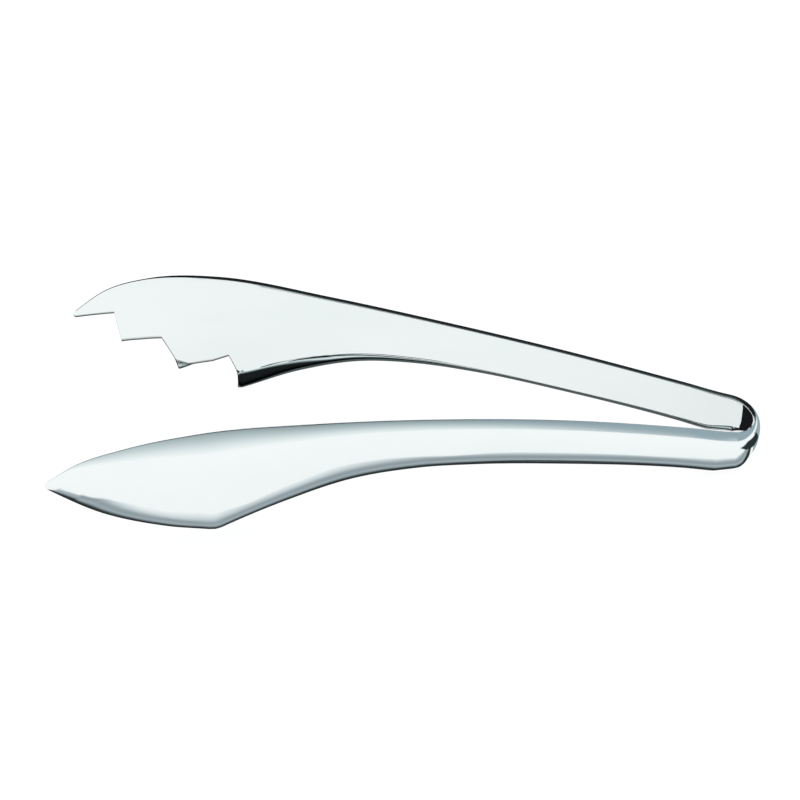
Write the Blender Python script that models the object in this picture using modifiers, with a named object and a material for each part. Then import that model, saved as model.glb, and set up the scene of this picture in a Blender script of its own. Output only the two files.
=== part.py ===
"""Stainless-steel serving tongs: a smooth blade arm and a stepped, toothed arm on one U-shaped spring bow.

Metres, +Z up. +X points from the tips to the bow, the blade arm is at -Y and the toothed arm at +Y.
The tongs lie on the flat underside of the bow and on the heels of both heads, at z = 0.
A reach is a place measured from the bow's outer end towards the tips, along -X.
A distance is measured along the strip in plan from the middle of the bow, negative along the blade arm.
"""

import math

import bmesh
import bpy
import numpy as np

# Driving dimensions
overall_length = 0.240
head_length = 0.054            # from the blade's tip to its heel
toothed_head_length = 0.0580
sheet_thickness = 0.0016
bow_radius = 0.0100            # outer face, in plan
leg_length = 0.0040            # straight end of the bow, up to the join with an arm
join_gap = 0.0003

# Plan of an arm: the angle, in degrees, at which it leaves the middle plane
splay_at_bow = 7.0
splay_at_head = 10.9
head_run = 0.085               # length over which the head curls back in
head_curl = 17.3
curl_power = 2.5

# Side view. Heights above the table; a share is a part of the shank's or the head's length
bow_top = 0.0161
shank_top = [(0.043, 0.0171), (0.134, 0.0215), (0.36, 0.0315), (0.58, 0.0390), (0.80, 0.0447), (1.0, 0.0478)]
head_top = [(0.48, 0.0445), (0.78, 0.0383)]
bow_underside = 0.0056
foot_depth = 0.0005            # cut off below the bow to leave it a flat foot
shank_underside = [(0.134, 0.0036), (0.36, 0.0128), (0.525, 0.0178), (0.635, 0.0193), (0.75, 0.0176),
                   (0.86, 0.0110)]
blade_head_underside = [(0.28, 0.0050), (0.67, 0.0155)]
toothed_head_underside = [(0.37, 0.0050), (0.73, 0.0152)]
tip_height = 0.0280
tip_width = 0.0020

# Section. The outer face is crowned, and the head is dished inwards towards its lower edge
bow_crown = 0.0008
shank_crown = [(0.36, 0.0010), (0.70, 0.0014), (1.0, 0.0020)]
shank_dish = [(0.59, 0.0), (0.75, 0.0012), (0.86, 0.0029), (0.98, 0.0046)]
head_dish = [(0.28, 0.0027), (0.67, 0.0002)]

# Stepped teeth: the length back from the arm's tip, the lean of the drop to the tooth, and its depth
teeth = [(0.0157, 0.0012, 0.0136), (0.0362, 0.0057, 0.0131)]
heel_tooth_lean = 0.0038
heel_tooth_depth = 0.0122
tooth_trim = 0.0002            # how far a tooth stops short of the head's lower outline
cutter_margin = 0.010

# Steps of the meshes
width_steps = 8
bow_steps = 24
shank_steps = 32
head_steps = 20

steel_colour = (0.80, 0.83, 0.84, 1.0)

# Worked out from the dimensions
bow_end = overall_length / 2 - bow_crown
tip_reach = overall_length - bow_crown
heel_reach = tip_reach - head_length
toothed_heel_reach = tip_reach - toothed_head_length
blade_head = (heel_reach, blade_head_underside)
toothed_head = (toothed_heel_reach, toothed_head_underside)
join_reach = bow_radius + leg_length
arc_length = bow_radius * math.radians(90 - splay_at_bow)
straight_length = (tip_reach - bow_radius - head_run) / math.cos(math.radians(splay_at_head))
bend_centroid = (bow_radius - sheet_thickness / 2) * 2 / math.pi
tip_underside = tip_height - tip_width / 2
tip_top = tip_height + tip_width / 2


def stations(at_bow, along_shank, along_head, at_tip):
    """Values along an arm, placed by reach."""
    shank = [(share * heel_reach, value) for share, value in along_shank]
    head = [(heel_reach + share * head_length, value) for share, value in along_head]
    return [(0.0, at_bow)] + shank + head + [(tip_reach, at_tip)]


def smooth_curve(placed, reach):
    """The value at a reach, on a smooth cubic through placed stations."""
    places, values = np.array(placed).T
    slopes = np.gradient(values, places)
    left = np.clip(np.searchsorted(places, reach) - 1, 0, len(places) - 2)
    span = places[left + 1] - places[left]
    t = (reach - places[left]) / span
    near = (1 + 2 * t) * (1 - t) ** 2 * values[left] + t * (1 - t) ** 2 * span * slopes[left]
    far = t ** 2 * (3 - 2 * t) * values[left + 1] - t ** 2 * (1 - t) * span * slopes[left + 1]
    return near + far


top_line = stations(bow_top, shank_top, head_top, tip_top)
crown_line = stations(bow_crown, shank_crown, [], 0.0)
dish_line = stations(0.0, shank_dish, head_dish, 0.0)
foot_line = [(0.0, bow_underside), (0.45 * bow_radius, 0.3 * bow_underside), (0.9 * bow_radius, -foot_depth),
             (join_reach, foot_depth)]
shank_line = foot_line + [(share * heel_reach, height) for share, height in shank_underside]


def underside_height(reach, head):
    """The shank's and the head's undersides meet in a corner, the heel, which stands on z = 0."""
    heel, shares = head
    head_line = [(heel + share * (tip_reach - heel), height) for share, height in shares]
    shank = smooth_curve(shank_line + [(heel, 0.0)], np.minimum(reach, heel))
    blade = smooth_curve([(heel, 0.0)] + head_line + [(tip_reach, tip_underside)], np.maximum(reach, heel))
    return np.where(reach < heel, shank, blade)


def heading(distance):
    """The plan angle between the strip and -X: a round bow, a nearly straight shank, a curled head."""
    along_shank = np.clip((distance - arc_length) / straight_length, 0, 1)
    along_head = np.clip((distance - arc_length - straight_length) / head_run, 0, None)
    splay = splay_at_bow + (splay_at_head - splay_at_bow) * along_shank
    arm = np.radians(splay - head_curl * along_head ** curl_power)
    return np.where(distance < arc_length, math.pi / 2 - distance / bow_radius, arm)


# The strip's outer face in plan: the reach and the offset from the middle plane at each distance
path_distance = np.linspace(0, 1.2 * overall_length, 6000)
path_step = path_distance[1]
step_heading = heading(path_distance[1:] - path_step / 2)
path_reach = np.append(0, np.cumsum(np.cos(step_heading) * path_step))
path_offset = np.append(0, np.cumsum(np.sin(step_heading) * path_step))


def distance_at(reach):
    return np.interp(reach, path_reach, path_distance)


def strip_point(distance, across, head):
    """A point of the strip's outer face; across runs from -1 at the underside to 1 at the top edge."""
    along = abs(distance)
    reach = np.interp(along, path_distance, path_reach)
    angle = heading(along)
    low = underside_height(reach, head)
    high = smooth_curve(top_line, reach)
    dish = smooth_curve(dish_line, reach) * ((1 - across) / 2) ** 2
    bulge = smooth_curve(crown_line, reach) * (1 - across ** 2) - dish
    offset = np.interp(along, path_distance, path_offset) + bulge * math.cos(angle)
    x = bow_end - reach + bulge * math.sin(angle)
    return x, math.copysign(offset, distance), (low + high) / 2 + across * (high - low) / 2


def arm_distances(heel):
    """Distances of the rows along an arm, from the join to the tip, with a row on the heel."""
    join = distance_at(join_reach) + join_gap
    shank = np.linspace(join, distance_at(heel), shank_steps, endpoint=False)
    head = np.linspace(distance_at(heel), distance_at(tip_reach), head_steps + 1)
    return np.append(shank, head)


def make_material(name):
    material = bpy.data.materials.new(name)
    material.use_nodes = True
    shader = material.node_tree.nodes["Principled BSDF"]
    shader.inputs["Base Color"].default_value = steel_colour
    shader.inputs["Metallic"].default_value = 1.0
    shader.inputs["Roughness"].default_value = 0.12
    return material


def make_strip(name, distances, head, pivot):
    """A sheet bent to the strip's outer face over the distances, and thickened inwards."""
    grid = bmesh.new()
    bmesh.ops.create_grid(grid, x_segments=len(distances) - 1, y_segments=width_steps, size=1)
    for vertex in grid.verts:
        row = round((vertex.co.x + 1) / 2 * (len(distances) - 1))
        point = strip_point(distances[row], vertex.co.y, head)
        vertex.co = [place - centre for place, centre in zip(point, pivot)]
    mesh = bpy.data.meshes.new(name)
    grid.to_mesh(mesh)
    grid.free()
    mesh.materials.append(make_material(name + "_steel"))
    mesh.shade_smooth()
    strip = bpy.data.objects.new(name, mesh)
    strip.location = pivot
    parts.objects.link(strip)
    solidify = strip.modifiers.new("sheet", "SOLIDIFY")
    solidify.thickness = sheet_thickness
    solidify.offset = -1
    solidify.use_even_offset = True
    return strip


def make_ground_cutter():
    """A block below z = 0, which leaves the bow its flat foot."""
    block = bmesh.new()
    bmesh.ops.create_cube(block, size=1)
    bmesh.ops.scale(block, vec=(4 * join_reach, 4 * bow_radius, cutter_margin), verts=block.verts)
    bmesh.ops.translate(block, vec=(bow_end, 0, -cutter_margin / 2), verts=block.verts)
    mesh = bpy.data.meshes.new("ground_cutter")
    block.to_mesh(mesh)
    block.free()
    return bpy.data.objects.new("ground_cutter", mesh)


def tooth_outline():
    """The stepped edge in side view, from beyond the tip to the heel, closed below the head."""
    outline = [(-bow_end, tip_underside)]
    for back, lean, depth in teeth:
        x, _, height = strip_point(distance_at(tip_reach - back), -1, toothed_head)
        outline += [(x - lean, height + depth), (x, height + tooth_trim)]
    heel_x, _, _ = strip_point(distance_at(toothed_heel_reach), -1, toothed_head)
    last_x = heel_x - tooth_trim
    outline += [(last_x - heel_tooth_lean, heel_tooth_depth), (last_x, -tooth_trim)]
    front_x = -bow_end - cutter_margin
    return outline + [(last_x, -cutter_margin), (front_x, -cutter_margin), (front_x, tip_underside)]


def make_tooth_cutter():
    """The stepped outline, extruded through the toothed head."""
    outline = tooth_outline()
    curve = bpy.data.curves.new("tooth_outline", "CURVE")
    curve.dimensions = "2D"
    curve.fill_mode = "BOTH"
    curve.extrude = float(path_offset.max())
    spline = curve.splines.new("POLY")
    spline.points.add(len(outline) - 1)
    for point, (x, height) in zip(spline.points, outline):
        point.co = (x, height, 0, 1)
    spline.use_cyclic_u = True
    flat = bpy.data.objects.new("tooth_outline", curve)
    flat.rotation_euler.x = math.pi / 2
    flat.location.y = curve.extrude + bow_radius
    cutters.objects.link(flat)
    bpy.context.view_layer.update()
    mesh = bpy.data.meshes.new_from_object(flat.evaluated_get(bpy.context.evaluated_depsgraph_get()))
    weld = bmesh.new()
    weld.from_mesh(mesh)
    bmesh.ops.remove_doubles(weld, verts=weld.verts, dist=0.00001)
    bmesh.ops.recalc_face_normals(weld, faces=weld.faces)
    weld.to_mesh(mesh)
    weld.free()
    cutter = bpy.data.objects.new("tooth_cutter", mesh)
    cutter.matrix_world = flat.matrix_world
    bpy.data.objects.remove(flat)
    return cutter


def cut(target, cutter):
    cutter.hide_render = True
    cutter.display_type = "WIRE"
    cutters.objects.link(cutter)
    boolean = target.modifiers.new(cutter.name, "BOOLEAN")
    boolean.operation = "DIFFERENCE"
    boolean.solver = "EXACT"
    boolean.object = cutter


for leftover in list(bpy.data.objects):
    bpy.data.objects.remove(leftover)
parts = bpy.data.collections.new("serving_tongs")
cutters = bpy.data.collections.new("cutters")
bpy.context.scene.collection.children.link(parts)
bpy.context.scene.collection.children.link(cutters)

# The bow, both halves of the bend and a short leg on each side
bow_reach = distance_at(join_reach)
spring_bow = make_strip("spring_bow", np.linspace(-bow_reach, bow_reach, bow_steps + 1), blade_head, (0, 0, 0))
cut(spring_bow, make_ground_cutter())

# Each arm turns about the middle of its own half of the bend, which is where the bow flexes
hinge_x = bow_end - bow_radius + bend_centroid
blade_arm = make_strip("blade_arm", -arm_distances(heel_reach)[::-1], blade_head,
                       (hinge_x, -bend_centroid, 0))
toothed_arm = make_strip("toothed_arm", arm_distances(toothed_heel_reach), toothed_head,
                         (hinge_x, bend_centroid, 0))
cut(toothed_arm, make_tooth_cutter())
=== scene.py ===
import bpy
import math
import numpy as np
from mathutils import Matrix, Vector


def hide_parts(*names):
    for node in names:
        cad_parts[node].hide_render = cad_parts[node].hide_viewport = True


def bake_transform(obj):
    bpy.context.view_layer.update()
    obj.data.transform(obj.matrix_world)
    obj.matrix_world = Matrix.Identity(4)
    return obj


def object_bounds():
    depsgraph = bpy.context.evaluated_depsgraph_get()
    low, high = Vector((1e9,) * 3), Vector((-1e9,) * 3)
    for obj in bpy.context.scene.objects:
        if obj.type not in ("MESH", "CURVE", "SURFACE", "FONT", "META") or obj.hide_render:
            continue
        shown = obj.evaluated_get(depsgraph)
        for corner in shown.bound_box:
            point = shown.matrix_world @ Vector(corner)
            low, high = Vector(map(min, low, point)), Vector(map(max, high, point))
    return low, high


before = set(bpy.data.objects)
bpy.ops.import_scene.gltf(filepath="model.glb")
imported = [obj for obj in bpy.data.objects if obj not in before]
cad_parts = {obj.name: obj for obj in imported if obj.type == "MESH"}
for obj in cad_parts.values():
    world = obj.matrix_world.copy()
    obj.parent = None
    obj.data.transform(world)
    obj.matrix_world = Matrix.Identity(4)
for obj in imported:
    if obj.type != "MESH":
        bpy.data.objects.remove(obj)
cadLow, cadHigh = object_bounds()
print("frame loaded:", ", ".join(sorted(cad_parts)))

mm = 0.001

# The strip that the tongs are bent from, in millimetres and degrees, as the frame was made.
# A reach is measured from the bow's outer end towards the tips, a share along the shank or the head.
strip = {
    "bowRadius": 10.0, "legLength": 4.0, "splayAtBow": 7.0, "splayAtHead": 10.9,
    "headRun": 85.0, "headCurl": 17.3, "curlPower": 2.5,
    "headLength": 54.0, "toothedHeadLength": 58.0,
    "bowCrown": 0.8, "bowTop": 16.1, "tipHeight": 28.0, "tipWidth": 2.0,
    "shankTop": [(0.043, 17.1), (0.134, 21.5), (0.36, 31.5), (0.58, 39.0), (0.80, 44.7), (1.0, 47.8)],
    "headTop": [(0.48, 44.5), (0.78, 38.3)],
    "footLine": [(0.0, 5.6), (4.5, 1.68), (9.0, -0.5), (14.0, 0.5)],
    "shankUnderside": [(0.134, 3.6), (0.36, 12.8), (0.525, 17.8), (0.635, 19.3), (0.75, 17.6), (0.86, 11.0)],
    "bladeUnderside": [(0.28, 5.0), (0.67, 15.5)],
    "toothedUnderside": [(0.37, 5.0), (0.73, 15.2)],
    "shankDish": [(0.59, 0.0), (0.75, 1.2), (0.86, 2.9), (0.98, 4.6)],
    "headDish": [(0.28, 2.7), (0.67, 0.2)],
    "tipRounding": 1.2, "pathSteps": 12000, "pathSpare": 1.2,
    "rows": {"bow": 60, "shank": 130, "head": 110, "tip": 16, "first": 0.02, "headStart": 12.0,
             "tipLength": 3.0, "besideCorner": [-0.25, -0.06, 0.0, 0.06, 0.25]},
}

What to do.
Reprint the data above from the opening line to the line holding "U-shaped spring bow.", inclusive, and nothing else.

Answer to this task.
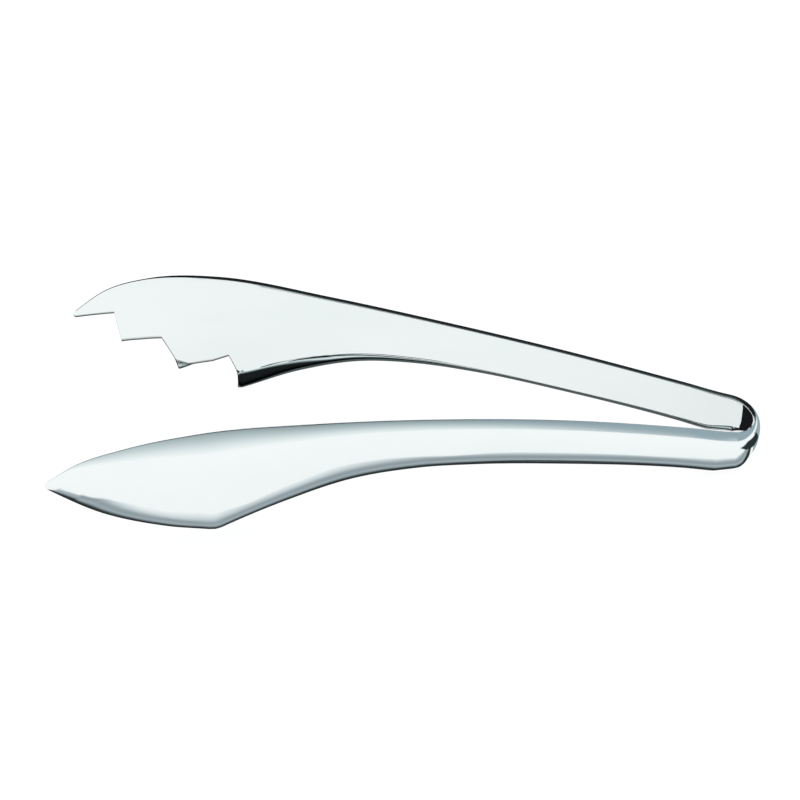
Write the Blender Python script that models the object in this picture using modifiers, with a named object and a material for each part. Then import that model, saved as model.glb, and set up the scene of this picture in a Blender script of its own. Output only the two files.
=== part.py ===
"""Stainless-steel serving tongs: a smooth blade arm and a stepped, toothed arm on one U-shaped spring bow.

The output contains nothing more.